Tests and docs should mention these vars so developers wire them before exercising the proxy path locally.
## Risks & Mitigations
- **Async/task model mismatch:** rely on the ComponentizeJS example host to mirror expectations and add integration tests early.
- **Capability complexity:** start with logging/context, iterate capability-by-capability to isolate issues.
- **Performance regression:** monitor heap and startup time after enabling pooling allocator; add metrics for component instantiation latency.
## Deliverables
- Updated runner runtime code with Wasmtime host integration.
- Capability provider modules with tests.

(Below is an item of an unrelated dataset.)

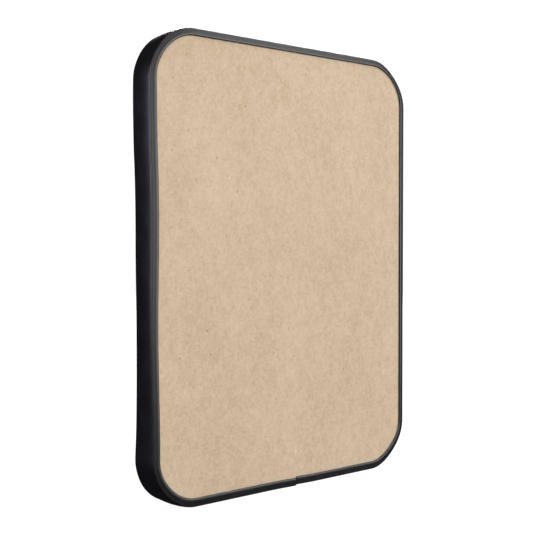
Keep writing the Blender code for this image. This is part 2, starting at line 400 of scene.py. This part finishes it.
# the edge trim: a channel of soft PVC, bent round in one length and butted at the bottom. Its
# +X side, the near one, is uneven: at each height in millimetres, how many millimetres its rear
# and its front edge are pushed inwards
trim = {
    "web": 1.8 * mm,
    "lip": 6 * mm,
    "lipThickness": 1.5 * mm,
    "rearRadius": 0.8 * mm,
    "frontRadius": 0.7 * mm,
    "lipEdgeRadius": 0.72 * mm,
    "creaseRadius": 0.4 * mm,
    "profileStep": 1 * mm,
    "step": 3.5 * mm,
    "sharpAngle": 50,
    # the rear lip: a shallow dip along it, its fall towards the web, and its sunken nose
    "lipDip": 0.2 * mm,
    "dipAt": 2.6 * mm,
    "dipWidth": 0.9 * mm,
    "dipDepth": 0.5 * mm,
    "lipSlope": 0.85 * mm,
    "slopeReach": 6 * mm,
    "bottomFlatter": 0.25,
    "noseDrop": 0.4 * mm,
    "noseReach": 2 * mm,
    "noseAtEnds": 0.3,
    # how much wider or narrower it is on each side
    "nearLipMore": 0.9 * mm,
    "bottomLipMore": 1.8 * mm,
    "topLipMore": 0.4 * mm,
    "farLipLess": 0.6 * mm,
    "farCornerLess": 1.4 * mm,
    # the web: swollen on its sides and ends, pinched at both edges, drawn in round the corners
    "swollen": {"near": 1.15 * mm, "far": 1.3 * mm, "ends": 0.72 * mm},
    "webBow": 1.1 * mm,
    "cornerPull": {"near": 1.0 * mm, "far": 1.9 * mm},
    "farOut": 0.45 * mm,
    "heights": (175, 140, 105, 72, 40, 7, -26, -60, -93, -126, -160, -190),
    "rearPush": (-0.5, -0.7, -0.2, 0.9, 1.35, 1.0, 0.2, 0.1, 0.8, 1.6, 1.8, 1.0),
    "frontPush": (0.3, -0.2, 0.2, 1.6, 2.0, 1.9, 2.4, 2.6, 2.6, 2.2, 1.0, -1.5),
    "pushWidth": 17 * mm,
    "pushPower": 1.3,
    "pocketPush": 0.45 * mm,
    "pocketDepth": 8 * mm,
    # the joint: its place, its gap, the cut ends' slanted notch and how far they have sprung
    "jointAt": -6.5 * mm,
    "jointGap": 0.12 * mm,
    "notch": 0.7 * mm,
    "notchReach": 1.6 * mm,
    "fineReach": 6.4 * mm,
    "fineSteps": 15,
    "endShift": (0.6 * mm, -0.5 * mm),
    "endReach": 14 * mm,
}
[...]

- Passing container integration test executing a dynamic component.
- Documentation describing runtime configuration and fixture regeneration.
## Success Criteria
- Extensions built with the Alga PSA toolchain execute successfully via `/v1/execute`.
- Container test verifies end-to-end dynamic execution.
- Runtime enforces configured limits and surfaces actionable logs/metrics.
## Status Tracking
- ✅ In-process Wasmtime smoke coverage via `ee/runner/tests/wasmtime_host_smoke.rs` ensures component handlers execute without Docker.
- ✅ Guardrail unit tests live in `ee/runner/src/engine/loader.rs` covering epoch timeouts and linear-memory caps; allowlist validation tests reside in `ee/runner/src/engine/host_api.rs`.
- ✅ Capability instrumentation now logs HTTP, storage, and secrets usage with redacted identifiers for observability.
- ✅ UI proxy host routes requests through the runner using `UI_PROXY_BASE_URL` + optional auth key; smoke tests cover success/denied paths.